The collection is bookended by songs that are cheerful-hearted. It opens with the sweet and bright take on "Pick Yourself Up," popularized by Nat King Cole. "I was knocked out by his singing and the arrangement when I first heard it on the radio," she says. "It was a no-brainer to finally record it. "14" closes with the French-language take on the delightful Rodgers and Hammerstein waltz, "C'est le printemps." Welsman had originally recorded it with its English lyrics "It Might As Well Be Spring" on her 2015 album Alone Together. "I love to sing in French," says Welsman who is fluent in four languages based on her eight-year sojourn in Europe in her twenties after attending Berklee College of Music and studying with renowned Parisian vocalist Christiane Legrand.

"Singing in foreign languages is a huge aspect of "14," says Welsman who sings three songs in French and one in Spanish on the album."Beyond the language, what's remarkable about Welsman's delivery is her distinctive scat style ("one of my signature sounds," she says). She frequently scats throughout 14, including on her delightful swing through Cole Porter's "I Concentrate on You." I do scat, but differently than what most people expect. I'm a pianist, so I improvise using block chords. I scat the top notes of the chords so it sounds like a shout chorus. It's like improv with a spoonful of sugar." Welsman adds that she takes a melodic approach with scat, such as on the romantic "The Night Has 1000 Eyes." "When I scat, I'm inviting them to the song as a guide to the journey. I take someone by the hand, guide them on the journey and bring them back out of the woods."

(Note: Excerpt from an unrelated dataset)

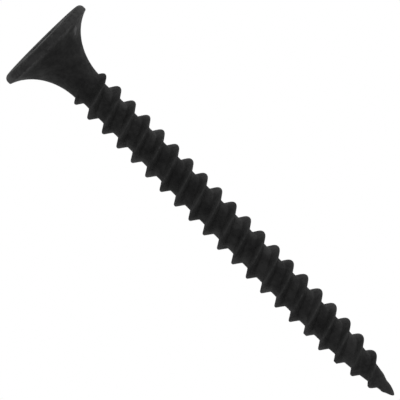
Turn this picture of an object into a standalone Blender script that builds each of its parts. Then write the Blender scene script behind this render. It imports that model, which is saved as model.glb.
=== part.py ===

Welsman taps into the spirit of Oscar Peterson on the upbeat "Sometimes I'm Happy" (a spontaneous piano-bass duo with LeBlanc), takes a light touch on the sad, slow bossa nova sung in French "Que restent-t'ils de nos amours," channels Blossom Dearie on the playful and swinging "Plus je t'embrasse," and plumbs the depths of the classic blues-steeped "Black Coffee" that Peggy Lee put on the map in 1953. Other highlights include a bossa-like embrace of the Spanish beauty, "Somos Novios," written by the legendary Mexican composer Armando Manzanero who died in 2020. With samba flair, Welsman wonderfully revisits "Come Fly With Me," the Sammy Cahn/Jimmy Van Heusen tune that Frank Sinatra soared with in 1958. She had recorded it for her self-titled 2007 Justin Time album with bassist Jimmy Haslip serving as producer. It didn't make the final cut, but Jimmy had passed the tape onto Cahn's son Steve who remarked, "This is the best version of the song since Frank." Welsman thrills with the showstopper "If You Could See Me Now," written by Tadd Dameron for Sarah Vaughan. It was one of the first songs Welsman recorded on a demo when she was 17. The only original of "14," "Be My Valentine" is special to Welsman. She wrote it some seven years ago while taking her two Labrador retrievers on a walk in the hills

In her liner notes to "14," Welsman describes the magic of the album: "The search for inspiring songs proved to be not only fun, but the final choices turned out to be quite a tell-tale personal autobiography including music I have come across and enjoyed over a lifetime journey in jazz music. Each has a special meaning to me, conjuring up memories from different points in my career."